Note however, I would 'accept' @Cerberus answer to the linked question here.

  • 1
    I think it's already answered here: Are questions about literature on-topic?.
    – E...
    Jan 14, 2019 at 19:28
  • 2
    Voting to close as a duplicate, like Eliran said
    – Not_Here
    Jan 14, 2019 at 19:34
  • It's a good question --not sure why anyone would have downvoted it --but it is indeed a duplicate of one already asked. Jan 14, 2019 at 20:39
  • @ChrisSunami Because it's a duplicate question. The OP didn't even try to search meta for this question before they posted it, so it is a low quality question.
    – Not_Here
    Jan 14, 2019 at 21:18
  • @Not_Here I think what Chris Sunami is wondering about is, why would anyone 'down vote' a duplicate when the appropriate action would be to cast a "close vote'. Casting a 'close' and a 'down' vote would be redundant, even seem malicious. You are right, having relied on the "Questions that may already have your answer" box, I did no meticulous search.
    – christo183
    Jan 15, 2019 at 6:09
  • If you think voting actions on a question and answer site are malicious you really need to reconsider your priorities
    – Not_Here
    Jan 15, 2019 at 7:31
  • The explicit use for down voting is to show that something is low quality; part of the required pretext for posting a question on this site is doing research into the question (for main site that means researching the topic, for the meta site it means not looking to see if the questions has already been asked); the question didnt have any attempt made to see whether or not it was posted before, so it's low quality. If you searched the general idea of this question the question Eliran posted is literally the first question that pops up, it doesn't require "meticulous" searching.
    – Not_Here
    Jan 15, 2019 at 7:34

2 Answers 2


The question should not be about academic or non-academic. It should be about philosophical literature vs. literature with philosophical implications/positions.

Of course, almost every interesting read will express or imply philosophical points or positions. Nevertheless, it is hard to imagine how the myriads of "what does s/he mean there" that could be asked based on this insight will make for good questions about philosophy.

Hands down, as long as it is not a question about how to locate the textbit in the philosophical landscape, it is a question about the meaning of a (more or less arbitrary) piece of literature.

The inquiry into the meaning of a text is called hermeneutics. This is part of literary studies and not to be confused with the philosophical branch of the same name!

As such, questions like that are on topic on Literature.SE, but can hardly be considered a particularly good fit for Philosophy.SE. Of course, hermeneutics is an important part of philosophy as well, but in and of itself, it is not and it is not about philosophy.

To make a good question that rests on sources that are not dedicated primarily to philosophy it takes some preliminaries by the OP to work out and ask about how she herself thinks this is or can be linked to particular philosophical ideas or works. Only then, the specifically philosophical expertise on this site will allow for "correct" answers.

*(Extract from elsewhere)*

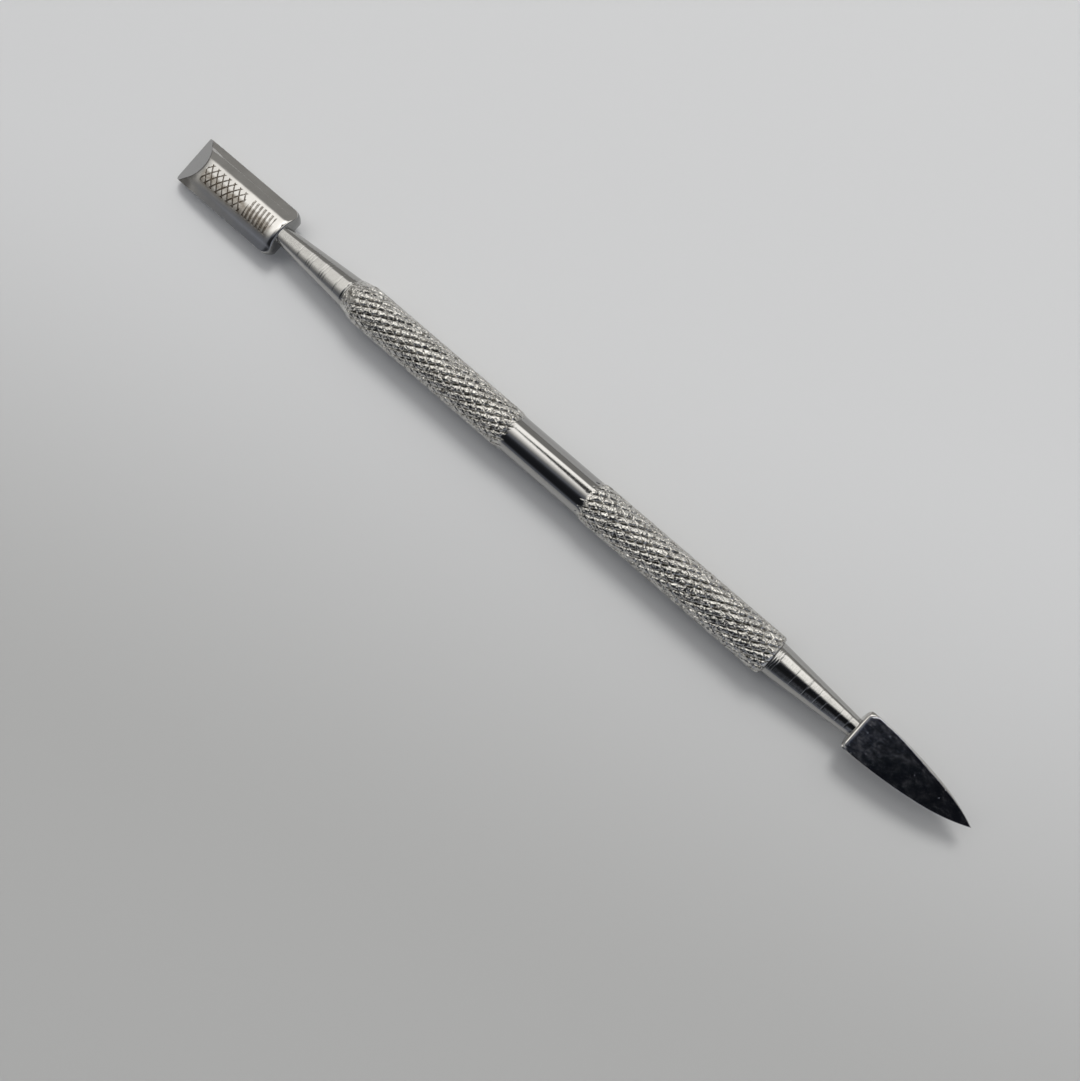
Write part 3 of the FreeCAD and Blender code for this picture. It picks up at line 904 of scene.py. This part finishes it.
# a dark glazing bar that widens from the pusher's end, and a dark patch towards the spear's end
sash = maths(sky, "ABSOLUTE", towards((0, 0.903, -0.430)))
bar_width = product(sky, total(sky, along_tool, 0.275), 1.9)
bar = product(sky, span(sky, maths(sky, "SUBTRACT", bar_width, sash), -0.02, 0.035),
              span(sky, along_tool, 0.0, 0.12, 1.0, 0.0), span(sky, height, 0.2, 0.4))
patch = product(sky, span(sky, along_tool, 0.21, 0.26, 0.0, 0.93), span(sky, side, -0.13, -0.02, 1.0, 0.0))
level = product(sky, window, fade, WINDOW, inverse(sky, product(sky, bar, 0.96)), inverse(sky, patch))

low_light = product(sky, span(sky, height, 0.0, 0.38, HORIZON, 0.0), span(sky, side, -0.3, 0.1, 1.0, 0.0))
far_end = product(sky, span(sky, along_tool, 0.22, 0.40, 0.0, 0.34),
                  span(sky, height, 0.55, 0.80, 1.0, 0.0))
far_end = maths(sky, "MAXIMUM", far_end, span(sky, along_tool, 0.46, 0.66, 0.0, 0.28))
level = total(sky, level, dim, ROOM, low_light, far_end)
level = node(sky, "ShaderNodeMix", {0: span(sky, lower, -0.13, 0.02), 2: WALL, 3: level}).outputs[0]
tint = mix_colour(sky, span(sky, side, -0.2, 0.1), COOL_LIGHT, WARM_LIGHT)
room = node(sky, "ShaderNodeBackground", {"Color": tint, "Strength": level})
plain = node(sky, "ShaderNodeBackground", {"Color": PLAIN_GREY, "Strength": 1.0})
seen = node(sky, "ShaderNodeLightPath").outputs["Is Camera Ray"]
either = node(sky, "ShaderNodeMixShader", {0: seen, 1: room.outputs[0], 2: plain.outputs[0]})
node(sky, "ShaderNodeOutputWorld", {"Surface": either.outputs[0]})

# the camera looks down at TARGET, turned about its own line of sight and tilted along the tool
TILT = math.radians(9.7)
TURN = math.radians(41.35664)
DISTANCE = 132.8
SENSOR_WIDTH = 36
FOCAL_LENGTH = 35.9667
TARGET = Vector((5.82, -7.84, AXIS_Z))
along = Vector((math.cos(TILT), 0, -math.sin(TILT)))
across = Vector((0, 1, 0))
right = along * math.cos(TURN) + across * math.sin(TURN)
up = across * math.cos(TURN) - along * math.sin(TURN)
backward = right.cross(up)
camera_data = bpy.data.cameras.new("camera")
camera_data.sensor_width = SENSOR_WIDTH
camera_data.lens = FOCAL_LENGTH
camera_data.clip_start = 0.005
camera_data.clip_end = 50
camera = bpy.data.objects.new("camera", camera_data)
bpy.context.scene.collection.objects.link(camera)
camera.matrix_world = Matrix.Translation((TARGET + backward * DISTANCE) * MM) @ Matrix(
    (right, up, backward)).transposed().to_4x4()
bpy.context.scene.camera = camera
bpy.context.scene.view_settings.view_transform = "Standard"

  • Thanks Philip. Could you perhaps elaborate some on the difference between hermeneutics literature & philosophical.
    – christo183
    Jan 21, 2019 at 13:14
  • 1
    @christo183: Whereas literature emphasises the understanding texts in and out of themselves, philosophical hermeneutics (Dilthey, Nietzsche, Heidegger, Gadamer) with strong ties to phenomenology (Husserl, Merleau-Ponty) and existentialism (Nietzsche, Heidegger, Sartre) are about life understanding itself, i.e. the revelation of meaning by actions of a living being - depending on the author with an emphasis on physical or intellectual action. Texts, as potentially meaningful product of action, are but a fraction or aspect of this broader endeavour.
    – Philip Klöcking Mod
    Jan 21, 2019 at 13:28
  • 1
    @christo183: Methodologically, hermeneutics in literature tries to reveal the original intention and meaning of the text and its author by secluding the subjective historical and cultural impact of the reader, whereas philosophical hermeneutics emphasises the inevitability of this subjective impact and the need and duty to analise and become conscious of the historical and cultural setting of concepts and methods as the main philosophical task.
    – Philip Klöcking Mod
    Jan 21, 2019 at 13:36

Albert Camus's writings are novels that some consider to be philosophical. When I read this question about Herbert's novel I thought of Camus.

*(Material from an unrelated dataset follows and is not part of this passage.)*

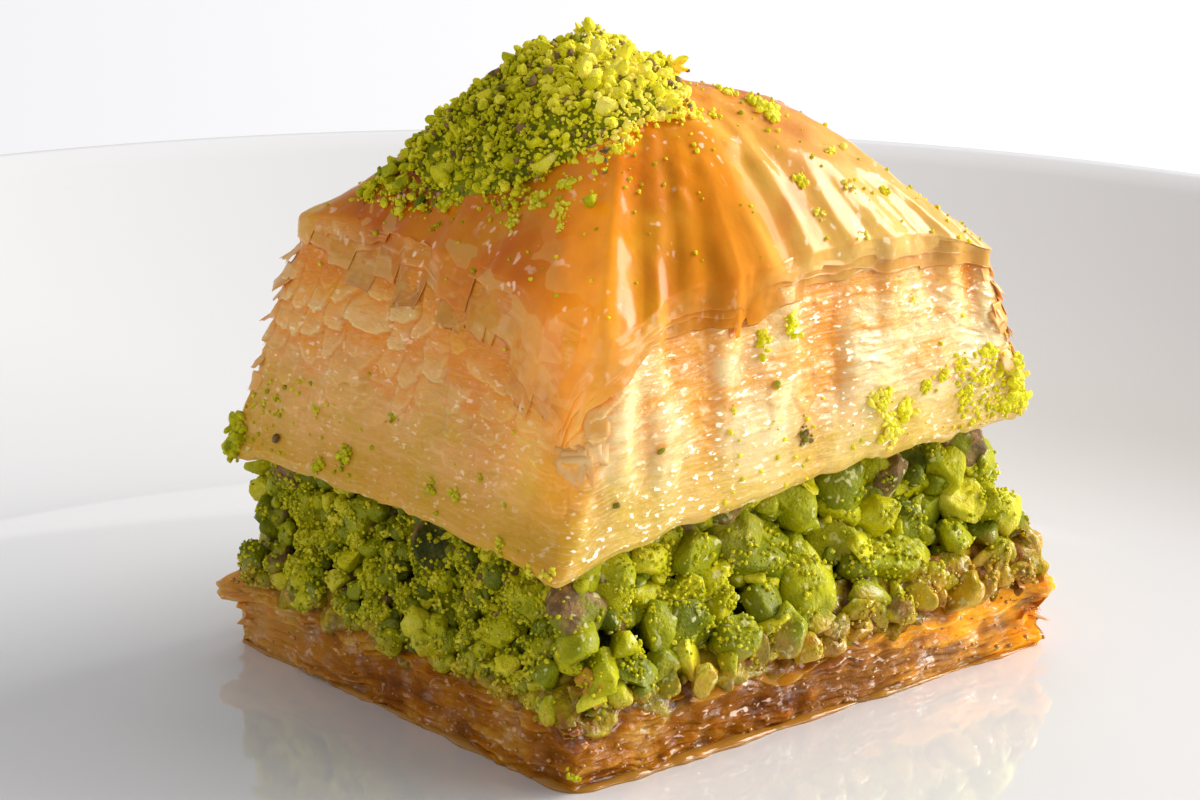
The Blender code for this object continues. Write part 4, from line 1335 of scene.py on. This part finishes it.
def from_table(place):
    return np.array(place) / MM - (SWEET_X, SWEET_Y, WELL_Z)


nut_tree = tree_of(chopped, nut_bits, standing, nut_core)
powder_random = np.random.default_rng(4)
powder_at, powder_size = [], []
CLUMPS_ALL_ROUND, CLUMPS_LEFT = 520, 180
for clump in range(CLUMPS_ALL_ROUND + CLUMPS_LEFT):
    turn = powder_random.uniform(0 if clump < CLUMPS_ALL_ROUND else 3, 4)
    z = powder_random.uniform(5.4, 18.0)
    lean = powder_random.uniform(-0.5, 0.5, 3)
    width = powder_random.uniform(0.2, 0.75)
    at, out_x, out_y = nut_wall(np.array([turn]), np.array([z]), -12)
    way = Vector((-out_x[0] + lean[0], -out_y[0] + lean[1], -0.25 + 0.3 * lean[2])).normalized()
    for _ in range(int(4 + width * 22)):
        start = at[0] + powder_random.normal(0, width, 3)
        hit, normal, _, _ = nut_tree.ray_cast(to_table(*start), way)
        if hit is not None:
            size = powder_random.uniform(0.07, 0.21)
            powder_at.append(from_table(hit + normal * size * 0.6 * MM * powder_random.uniform(0, 2)))
            powder_size.append(size)
powder_at, powder_size = np.array(powder_at), np.array(powder_size)
powder_points, _ = broken(powder_random, ball_20[0], powder_at, powder_size, 1, 0.5)
powder_tone = powder_random.uniform(0.5, 1.02, (len(powder_at), 1))
powder_values = {"tone": powder_tone, "cut": 1.0, "skin": 0.0}
powder = joined("nut_powder", [(powder_points, ball_20[1], powder_values)])
keep(powder, "chopped_pistachios", nuts_finish)

# %% [markdown]
# ## Ground pistachio on top
#
# The heap is a low mound, highest towards the back, which has a few peaks against the light. Crumbs
# of every size lie over it, and each is a rough broken bit, because a round one would look like a
# pea. They cling to each other, so many stand on the ones below.

# %% Heap
HEAP_X, HEAP_Y, HEAP_REACH_X, HEAP_REACH_Y = -6.6, 2.8, 10.2, 11.4
HEAP_EDGE, HEAP_DEPTH = 0.35, 2.7
# x, y, how high, how wide: the peaks along the heap's top
HEAP_PEAKS = (
    (-6.0, 5.0, 1.2, 2.0), (-2.2, 3.2, 2.1, 1.7), (0.4, 2.2, 1.5, 1.3), (1.9, -0.4, 1.3, 1.2),
    (4.2, -1.6, 0.8, 1.3), (-13.5, 6.5, 0.6, 1.5), (-10.0, 6.4, 0.7, 1.4),
)


def heap_depth(x, y):
    reach = np.hypot((x - HEAP_X) / HEAP_REACH_X, (y - HEAP_Y) / HEAP_REACH_Y)
    reach = reach * (1 + 0.3 * wander(x, y, 0, 3.6, 51))
    depth = HEAP_EDGE + np.clip(1 - reach, 0, 1) ** 0.7 * HEAP_DEPTH
    for at_x, at_y, high, wide in HEAP_PEAKS:
        depth = depth + high * np.exp(-((x - at_x) ** 2 + (y - at_y) ** 2) / wide**2)
    return np.where(reach < 1, depth, 0), reach


def heap_core_place(turn, run):
    share = np.where(run < 0.3, run / 0.3, (1 - run) / 0.7)
    angle = turn / 4 * math.tau
    x = HEAP_X + np.cos(angle) * HEAP_REACH_X * share * 0.93
    y = HEAP_Y + np.sin(angle) * HEAP_REACH_Y * share * 0.93
    depth, _ = heap_depth(x, y)
    base = crust_height(x, y) - 0.3
    over = base + 0.3 + 0.75 * depth + 0.35 * wander(x, y, 0, 0.9, 52)
    return x, y, np.where(run < 0.3, base, np.maximum(over, base)), {"tone": 0.35}


heap_core = rolled("heap_core", 120, 60, heap_core_place)
keep(heap_core, "ground_pistachios", dust_finish)

heap_random = np.random.default_rng(19)


def on_heap(count, sizes, bury):
    """Places for crumbs, evenly over the heap, part buried."""
    x = heap_random.uniform(HEAP_X - 11, HEAP_X + 11, count * 3)
    y = heap_random.uniform(HEAP_Y - 12, HEAP_Y + 12, count * 3)
    depth, reach = heap_depth(x, y)
    inside = np.flatnonzero(reach < 1.02)[:count]
    x, y, depth = x[inside], y[inside], depth[inside]
    size = heap_random.uniform(*sizes, len(x))
    z = crust_height(x, y) + depth + size * heap_random.uniform(-bury, 1.1, len(x))
    return np.stack([x, y, z], -1), size


big_at, big_size = on_heap(60, (0.42, 0.72), 0.6)
mid_at, mid_size = on_heap(880, (0.22, 0.42), 0.9)
fine_at, fine_size = on_heap(5900, (0.09, 0.21), 1.9)
heap_parts = []
for at, size, shape, cuts in (
    (big_at, big_size, ball_80, 3), (mid_at, mid_size, ball_80, 3), (fine_at, fine_size, ball_20, 1)
):
    points, marks = broken(heap_random, shape[0], at, size, cuts, 0.34, (1.25, 0.9, 0.85))
    # painted light: crumbs towards the window get a lighter tone
    painted_light_share = smooth_step(at[:, :1] + BACK_SHARE * at[:, 1:2], -14, 2)
    tone = 0.66 + 0.3 * painted_light_share + 0.34 * heap_random.uniform(size=(len(at), 1))
    skin = (heap_random.uniform(size=(len(at), 1)) < 0.1) * 1.0
    values = {"tone": tone * (1 - 0.6 * skin), "cut": 1 - skin, "skin": skin}
    heap_parts.append((points, shape[1], values))
heap_crumbs = joined("ground_nuts", heap_parts)
keep(heap_crumbs, "ground_pistachios", dust_finish)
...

If one can formulate an answer to such a question that cites references to what philosophers, and especially a specific philosopher, has said, I would find the answer valuable as a reader and up-vote both answer and question as a result. Such answers enhance the question.

Perhaps the problem with questions about novels is that it is easy for someone to answer such questions without providing references, that is, to turn the question into an opportunity for broad, opinion-based answers. I would ignore such answers and perhaps flag them as low quality or not answers if they drifted too far away from the specifics of the question itself.